*RECORDED INFORMATION*
-*-
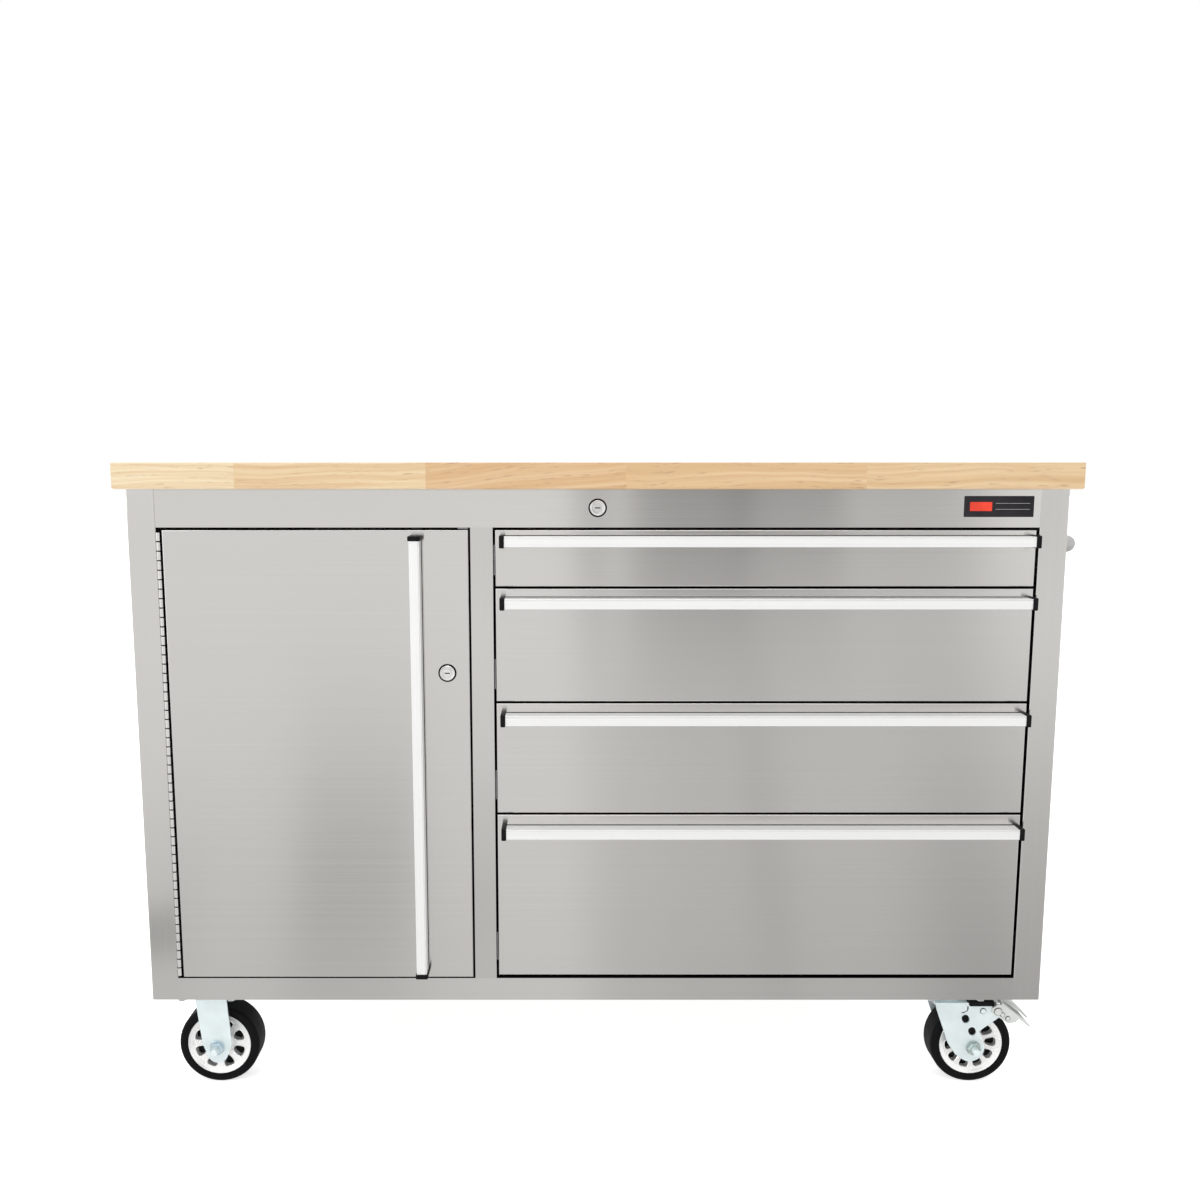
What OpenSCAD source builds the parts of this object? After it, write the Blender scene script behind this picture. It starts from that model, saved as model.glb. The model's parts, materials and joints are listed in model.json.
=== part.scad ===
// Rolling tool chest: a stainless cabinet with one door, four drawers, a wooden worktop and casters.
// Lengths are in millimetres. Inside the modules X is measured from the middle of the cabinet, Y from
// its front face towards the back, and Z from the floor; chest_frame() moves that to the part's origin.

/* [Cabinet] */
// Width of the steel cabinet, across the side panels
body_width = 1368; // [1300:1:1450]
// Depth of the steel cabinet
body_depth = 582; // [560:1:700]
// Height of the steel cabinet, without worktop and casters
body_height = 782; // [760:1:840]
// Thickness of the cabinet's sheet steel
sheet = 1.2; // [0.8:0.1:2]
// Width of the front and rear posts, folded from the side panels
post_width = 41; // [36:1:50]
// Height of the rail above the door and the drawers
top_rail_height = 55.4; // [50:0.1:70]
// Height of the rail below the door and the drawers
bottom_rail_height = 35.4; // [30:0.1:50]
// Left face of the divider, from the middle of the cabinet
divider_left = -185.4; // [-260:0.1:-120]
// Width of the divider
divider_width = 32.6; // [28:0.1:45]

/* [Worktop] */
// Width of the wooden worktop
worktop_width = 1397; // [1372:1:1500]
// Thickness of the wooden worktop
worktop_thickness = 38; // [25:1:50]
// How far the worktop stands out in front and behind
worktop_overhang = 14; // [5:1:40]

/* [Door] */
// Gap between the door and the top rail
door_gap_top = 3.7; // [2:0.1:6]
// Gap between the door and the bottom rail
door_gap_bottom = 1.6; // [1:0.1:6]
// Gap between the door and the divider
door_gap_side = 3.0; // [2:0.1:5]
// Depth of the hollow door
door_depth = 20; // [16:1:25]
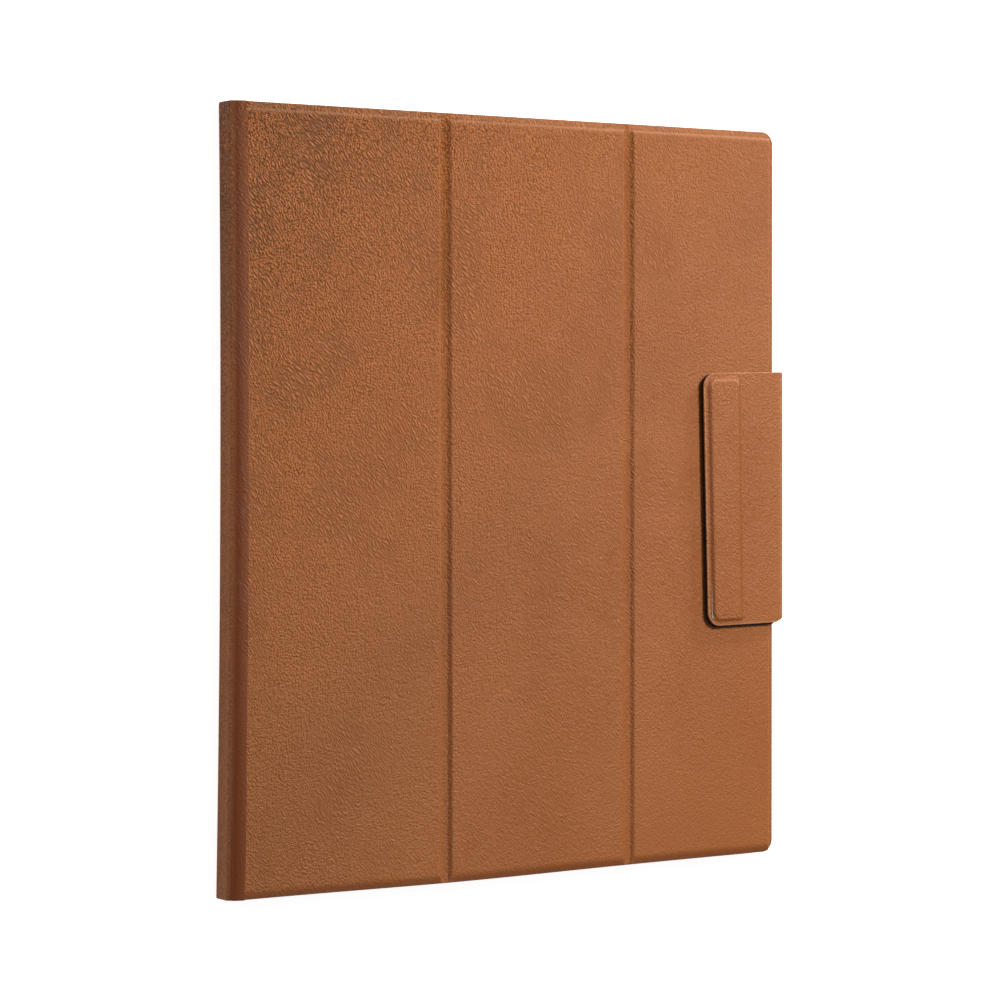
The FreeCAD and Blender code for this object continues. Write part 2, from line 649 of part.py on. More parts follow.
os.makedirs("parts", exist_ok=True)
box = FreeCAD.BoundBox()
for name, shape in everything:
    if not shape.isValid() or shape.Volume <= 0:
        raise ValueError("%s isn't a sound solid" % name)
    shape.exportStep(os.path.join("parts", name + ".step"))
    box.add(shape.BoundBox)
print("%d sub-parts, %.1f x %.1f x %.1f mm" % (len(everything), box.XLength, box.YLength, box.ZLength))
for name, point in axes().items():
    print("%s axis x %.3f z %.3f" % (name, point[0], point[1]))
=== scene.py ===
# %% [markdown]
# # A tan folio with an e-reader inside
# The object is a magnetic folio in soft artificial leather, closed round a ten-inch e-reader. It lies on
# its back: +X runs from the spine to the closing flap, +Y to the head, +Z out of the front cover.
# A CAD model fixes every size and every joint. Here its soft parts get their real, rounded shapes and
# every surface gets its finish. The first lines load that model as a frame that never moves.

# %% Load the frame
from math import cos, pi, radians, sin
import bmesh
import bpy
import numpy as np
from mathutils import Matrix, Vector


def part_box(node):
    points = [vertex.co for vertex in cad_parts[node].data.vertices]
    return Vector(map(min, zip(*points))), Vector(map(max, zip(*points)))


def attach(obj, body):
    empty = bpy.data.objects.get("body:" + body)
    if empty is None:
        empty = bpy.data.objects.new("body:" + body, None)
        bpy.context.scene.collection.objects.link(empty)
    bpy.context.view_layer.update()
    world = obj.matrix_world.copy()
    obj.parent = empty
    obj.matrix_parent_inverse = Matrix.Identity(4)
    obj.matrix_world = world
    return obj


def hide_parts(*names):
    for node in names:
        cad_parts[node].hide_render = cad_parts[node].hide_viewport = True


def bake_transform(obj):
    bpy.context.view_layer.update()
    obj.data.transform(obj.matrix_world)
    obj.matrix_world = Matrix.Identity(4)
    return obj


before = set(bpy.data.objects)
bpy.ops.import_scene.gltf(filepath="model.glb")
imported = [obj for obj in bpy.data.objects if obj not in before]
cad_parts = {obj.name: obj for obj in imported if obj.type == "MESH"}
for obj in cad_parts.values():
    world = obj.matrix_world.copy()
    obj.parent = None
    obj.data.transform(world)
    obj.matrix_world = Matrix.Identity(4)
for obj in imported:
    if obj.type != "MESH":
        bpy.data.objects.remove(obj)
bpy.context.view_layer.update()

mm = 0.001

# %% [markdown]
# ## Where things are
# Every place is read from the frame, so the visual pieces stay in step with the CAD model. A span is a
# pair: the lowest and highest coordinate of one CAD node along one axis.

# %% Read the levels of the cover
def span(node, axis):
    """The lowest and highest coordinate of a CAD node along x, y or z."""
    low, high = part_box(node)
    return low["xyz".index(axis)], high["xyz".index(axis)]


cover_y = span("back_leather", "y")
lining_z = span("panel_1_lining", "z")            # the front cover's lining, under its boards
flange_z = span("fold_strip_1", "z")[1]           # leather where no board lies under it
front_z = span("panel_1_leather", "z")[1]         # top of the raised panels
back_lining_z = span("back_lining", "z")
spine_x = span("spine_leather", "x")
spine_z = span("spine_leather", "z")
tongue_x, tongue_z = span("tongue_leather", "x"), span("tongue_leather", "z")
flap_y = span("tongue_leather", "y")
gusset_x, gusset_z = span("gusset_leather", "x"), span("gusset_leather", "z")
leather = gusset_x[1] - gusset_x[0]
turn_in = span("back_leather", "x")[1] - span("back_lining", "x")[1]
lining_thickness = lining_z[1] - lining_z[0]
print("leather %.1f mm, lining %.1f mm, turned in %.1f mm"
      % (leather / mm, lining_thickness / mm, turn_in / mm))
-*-
From the line with "box.XLength, box.YLength, box.ZLength))" through the line with "obj.matrix_parent_inverse = Matrix.Identity(4)", set down every line exactly and nothing besides.

*RESPONSE TO THE EXERCISE*
print("%d sub-parts, %.1f x %.1f x %.1f mm" % (len(everything), box.XLength, box.YLength, box.ZLength))
for name, point in axes().items():
    print("%s axis x %.3f z %.3f" % (name, point[0], point[1]))
=== scene.py ===
# %% [markdown]
# # A tan folio with an e-reader inside
# The object is a magnetic folio in soft artificial leather, closed round a ten-inch e-reader. It lies on
# its back: +X runs from the spine to the closing flap, +Y to the head, +Z out of the front cover.
# A CAD model fixes every size and every joint. Here its soft parts get their real, rounded shapes and
# every surface gets its finish. The first lines load that model as a frame that never moves.

# %% Load the frame
from math import cos, pi, radians, sin
import bmesh
import bpy
import numpy as np
from mathutils import Matrix, Vector


def part_box(node):
    points = [vertex.co for vertex in cad_parts[node].data.vertices]
    return Vector(map(min, zip(*points))), Vector(map(max, zip(*points)))


def attach(obj, body):
    empty = bpy.data.objects.get("body:" + body)
    if empty is None:
        empty = bpy.data.objects.new("body:" + body, None)
        bpy.context.scene.collection.objects.link(empty)
    bpy.context.view_layer.update()
    world = obj.matrix_world.copy()
    obj.parent = empty
    obj.matrix_parent_inverse = Matrix.Identity(4)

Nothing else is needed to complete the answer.